In its combination of wit and style, laughs and music, character and subtext, VICTOR/VICTORIA (available on DVD from the Warner Archive) features Blake Edwards as writer and director at his very best. Upon release it was one of the most acclaimed films of his career and the seven Oscar nominations included one for his screenplay, the only one he ever received in his career. Julie Andrews was also nominated as were Robert Preston and Lesley Ann Warren but in the end the only Oscar it won went to Henry Mancini and lyricist Leslie Bricusse for the song score. One of the other films that year of course was Sydney Pollack’s TOOTSIE, a very different cross-dressing farce made by a director not exactly known for comedy but in some ways on both a thematic and dramatic level it does stick the landing that VICTOR/VICTORIA doesn’t quite nail. Again, I suppose this is a minor issue considering how much joy VICTOR/VICTORIA continues to provide to this day. In his beyond ecstatic rave in the New York Times Vincent Canby stated that the film is “so good, so exhilarating, that the only depressing thing about it is the suspicion that Mr. Edwards is going to have a terrible time trying to top it.” His immediate followups were both TRAIL and CURSE OF THE PINK PANTHER, so, well, yeah, and nothing else over the following decade approached the level of acclaim that this film received (this also included directing a stage version of VICTOR/VICTORIA on Broadway starring Andrews which opened in 1995) although I am on record already as liking a few of them, maybe more than the rest of the world does.
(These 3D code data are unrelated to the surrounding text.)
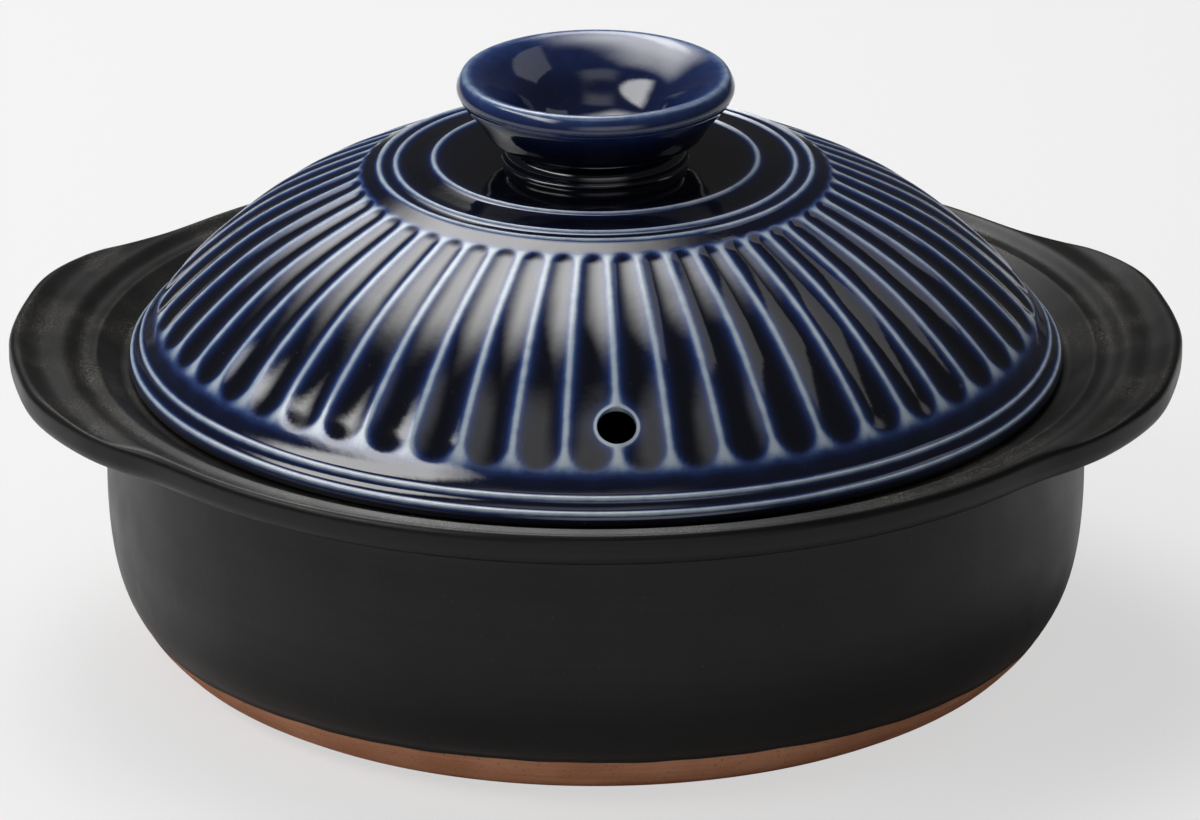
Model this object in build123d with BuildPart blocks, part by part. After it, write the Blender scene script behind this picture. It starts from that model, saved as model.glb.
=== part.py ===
"""A donabe: a round, shallow clay pot with two ears, and a fluted domed lid with a trumpet knob.

Millimetres. The origin is the centre of the base, on the surface that the pot stands on. +Z is up,
the ears point along X, and the steam hole faces -Y.
"""

from build123d import *

import os
from math import cos, radians, sin, sqrt

# Bowl, whose neck, belly and base are set in from the brim
neck_inset = 13.6
belly_swell = 0.6
belly_height = 50.0
base_inset = 24.8
wall = 8.5
floor_height = 11.0
inner_corner_width = 26.0

# Bare foot
glaze_height = 14.0
foot_recess_depth = 2.0
foot_ring_width = 15.0
foot_floor_height = 5.5
foot_skin = 4.6

# Brim, and the gallery that the lid sits in
rim_radius = 148.7
rim_height = 88.3
rim_thickness = 9.7
rim_top_round = 3.0
rim_under_round = 4.0
cove_round = 5.0
lip_thickness = 5.2
lip_slope_height = 7.0
lip_round = 1.5
seat_inset = 17.4
seat_width = 10.8
seat_depth = 6.1
gallery_width = 7.0
ridge_depth = 2.3
ridge_round = 0.8

# Ears, and the seams where they are luted to the brim
ear_stand = 13.7
ear_corner_setback = 10.3
ear_taper = 15.2
ear_root_angle = 34.9
ear_corner_round = 41.0
ear_root_round = 50.0
ear_seam_setback = 4.2
ear_seam_angle = 42.0
seam_valley_depth = 2.9
swell_setback = 5.0
swell_depth = 0.4
ear_valley_depth = 1.4
ear_lip_width = 3.2

# Lid
seat_gap = 0.3
lid_play = 1.8
lid_height = 58.7
lid_wall = 5.5
crown_wall = 6.5
crown_flat_radius = 43.6
crest_top_radius = 61.0
crest_top_depth = 2.6
crest_foot_setback = 5.1
crest_foot_height = 8.7
edge_height = 2.0
edge_round = 1.3
seat_ring_width = 8.2

# Raised beads that ring the crown and the band
crown_bead_radius = 1.1
crown_bead_rise = 0.7
band_bead_radius = 0.9
band_bead_rise = 0.6

# Flutes
flute_count = 52
flute_ridge = 1.3
flute_top_gap = 4.0
flute_foot_gap = 4.8
flute_top_depth = 1.3
flute_foot_depth = 1.9
flute_lift = 0.3

# Steam hole
steam_hole_radius = 5.3
steam_hole_rise = 18.7
steam_hole_flare = 2.6
steam_hole_break = 0.8
steam_hole_angle = -87.5

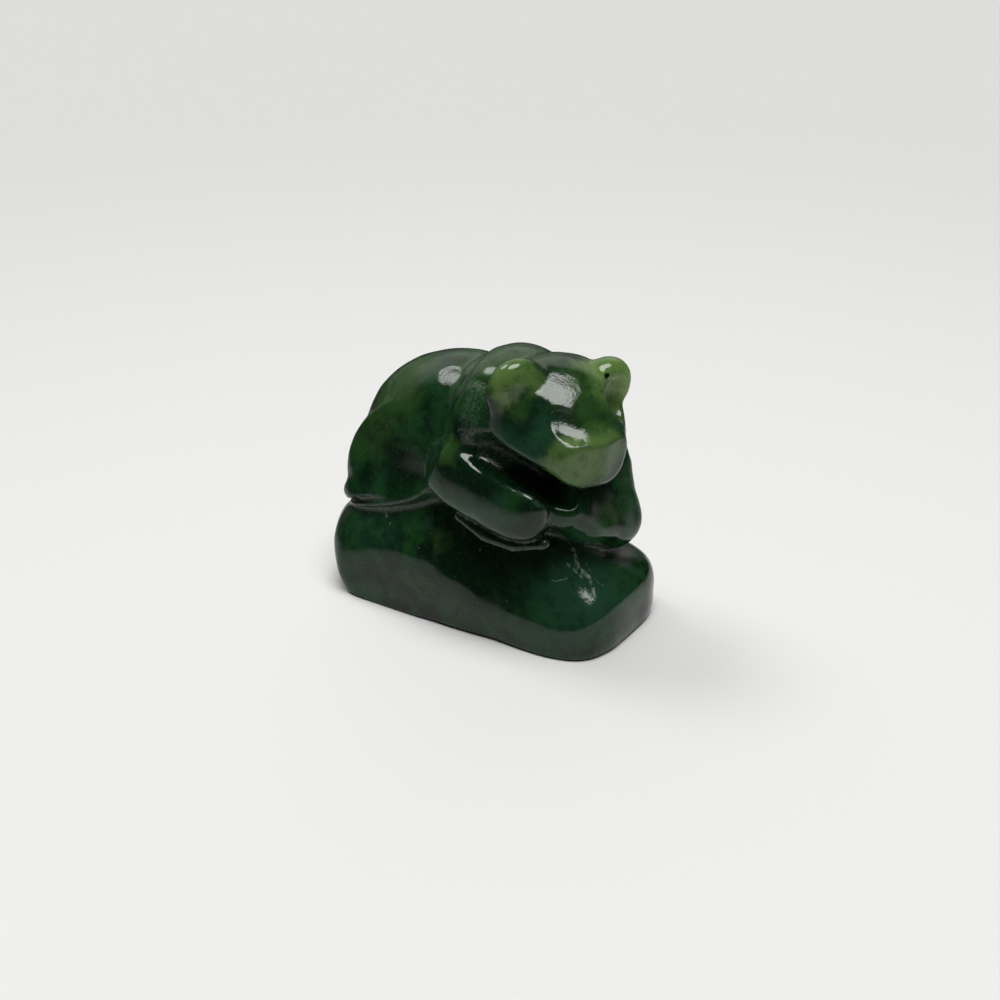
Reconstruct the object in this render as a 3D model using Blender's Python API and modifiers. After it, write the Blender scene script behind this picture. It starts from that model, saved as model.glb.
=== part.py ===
"""A bear resting its chin on folded forelegs, lying on a boulder, carved from one piece of green nephrite.

The carving is one solid. Its masses are laid up as a carver would see them, one blending into the next,
and its grooves, hollows and flats are cut from them. +X runs towards the head end, +Y is the bear's left.
"""

import math

import bmesh
import bpy
import numpy as np
from mathutils import Euler, Matrix, Vector

# Driving sizes, in metres
ROCK_LENGTH = 0.0550
ROCK_WIDTH = 0.0320
ROCK_HEIGHT = 0.0200
BEAR_LENGTH = 0.0520
BLANK_CUBE = 0.0006
CUT_CUBE = 0.00042
FACE_BUDGET = 9400
UNDERSIDE_TRIM = 0.00015

# The bear is laid out in fifty-seconds of its own length, which are millimetres at the size above
BEAR_UNIT = BEAR_LENGTH / 52
# The boulder is laid out in shares of its own sizes, so that 1 is half a length, half a width or a height
ROCK_SIZES = (ROCK_LENGTH / 2, ROCK_WIDTH / 2, ROCK_HEIGHT)

STONE_GREEN = (0.030, 0.110, 0.045, 1.0)
STONE_ROUGHNESS = 0.14


def turned(degrees):
    """The rotation of three angles about X, Y and Z, in degrees, as a 4 by 4 matrix."""
    return Euler([math.radians(angle) for angle in degrees]).to_matrix().to_4x4()


def moved(matrix, points):
    """Points taken through a 4 by 4 matrix."""
    table = np.array(matrix, dtype=float)
    return points @ table[:3, :3].T + table[:3, 3]


class Mass:
    """An ellipsoid, or a squarer mass where squareness is over 2."""

    def __init__(self, frame, centre, radii, turn=(0, 0, 0), squareness=2.0):
        self.place = frame @ Matrix.Translation(centre) @ turned(turn)
        self.radii = np.array(radii, dtype=float)
        self.squareness = squareness
        self.unit = self.place.to_scale()[0]
        self.inverse = self.place.inverted()

    def distance(self, points):
        local = np.abs(moved(self.inverse, points)) / self.radii
        power = self.squareness
        size = np.maximum((local**power).sum(1), 1e-12) ** (1 / power)
        slope = (local / size[:, None]) ** (power - 1) / self.radii
        return (size - 1) / np.linalg.norm(slope, axis=1) * self.unit

    def reach(self):
        centre = np.array(self.place.translation)
        spread = np.abs(np.array(self.place)[:3, :3]) @ self.radii
        return centre - spread, centre + spread


class Limb:
    """A round bar through points, with its own radius at each of them."""

    def __init__(self, frame, points, radii):
        self.unit = frame.to_scale()[0]
        self.points = [np.array(frame @ Vector(point)) for point in points]
        self.radii = [radius * self.unit for radius in radii]

    def spans(self):
        return zip(self.points, self.points[1:], self.radii, self.radii[1:])

    def distance(self, points):
        nearest = None
        for start, end, first, last in self.spans():
            along = end - start
            share = np.clip((points - start) @ along / (along @ along), 0, 1)
            gap = np.linalg.norm(points - start - share[:, None] * along, axis=1)
            gap -= first + share * (last - first)
            nearest = gap if nearest is None else np.minimum(nearest, gap)
        return nearest

    def reach(self):
        radii = np.array(self.radii)[:, None]
        return (np.array(self.points) - radii).min(0), (np.array(self.points) + radii).max(0)


class Flat:
    """The side of a plane that its normal points away from."""

    def __init__(self, frame, point, normal):
        self.point = np.array(frame @ Vector(point))
        self.normal = np.array((frame.to_3x3() @ Vector(normal)).normalized())

    def distance(self, points):
        return (points - self.point) @ self.normal


class Clump:
    """Masses that blend into one another, less what is cut from them, each with the width of its blend."""

    def __init__(self, unit, masses, cuts=(), flats=()):
        self.unit = unit
        self.masses = masses
        self.cuts = cuts
        self.flats = flats

    def distance(self, points):
        field = None
        for shape, blend in self.masses:
            gap = shape.distance(points)
            field = gap if field is None else blended(field, gap, blend * self.unit)
        for shape, blend in self.cuts:
            field = -blended(-field, shape.distance(points), blend * self.unit)
        for shape, blend in self.flats:
            field = -blended(-field, -shape.distance(points), blend * self.unit)
        return field

    def reach(self):
        ends = [shape.reach() for shape, _ in self.masses]
        return np.min([low for low, _ in ends], axis=0), np.max([high for _, high in ends], axis=0)


def blended(first, second, width):
    """The lesser of two distances, with the crease between them filled over about this width."""
    share = np.clip(0.5 + 0.5 * (second - first) / width, 0, 1)
    return second + share * (first - second) - width * share * (1 - share)


def boulder():
    """The rock: a long lobe under the haunches, a lower one under the chest, and the slope between."""
    frame = Matrix.Identity(4)
    half_length, half_width, height = ROCK_SIZES

    def place(x, y, z):
        return (x * half_length, y * half_width, z * height)

    masses = [
        (Mass(frame, place(-0.40, -0.09, 0.36), place(0.66, 1.0, 0.58), (0, -4, 13), 2.7), 1),
        (Mass(frame, place(0.40, 0.06, 0.21), place(0.555, 0.88, 0.40), (0, 0, 2), 3.4), 6),
        (Mass(frame, place(-0.11, -0.05, 0.48), place(0.60, 0.84, 0.66), (0, 0, 0), 2.3), 4),
        (Mass(frame, place(0.40, -0.10, 0.40), place(0.38, 0.66, 0.54), (0, 0, 0), 2.2), 3),
    ]
    valley = [place(0.345, -1.70, 0.95), place(0.575, -1.12, 0.98), place(0.82, -0.45, 1.05)]
    cuts = [(Limb(frame, valley, [0.34 * height, 0.32 * height, 0.24 * height]), 4)]
    flats = [
        (Flat(frame, place(0.545, -0.86, 0.15), (0.25, -0.88, 0.40)), 2.5),
        (Flat(frame, place(-0.545, -1.025, 0.45), (-0.094, -0.9, 0.40)), 2.0),
        (Flat(frame, place(-0.273, -0.953, 0.40), (0.07, -0.995, -0.04)), 0.8),
        (Flat(frame, (0, 0, -UNDERSIDE_TRIM), (0, 0, -1)), 0.8),
    ]
    return Clump(ROCK_LENGTH / 55, masses, cuts, flats)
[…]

So while the likes of S.O.B. might be the sort of Blake Edwards-infused whiskey that I prefer downing on more occasions than not and while everything in VICTOR/VICTORIA isn’t as good as its best moments it has still aged absolutely beautifully which stands as a testament to the talents of its director, talents which maybe still aren’t as appreciated as they should be. But I suppose that’s the way it sometimes is in such a crazy world.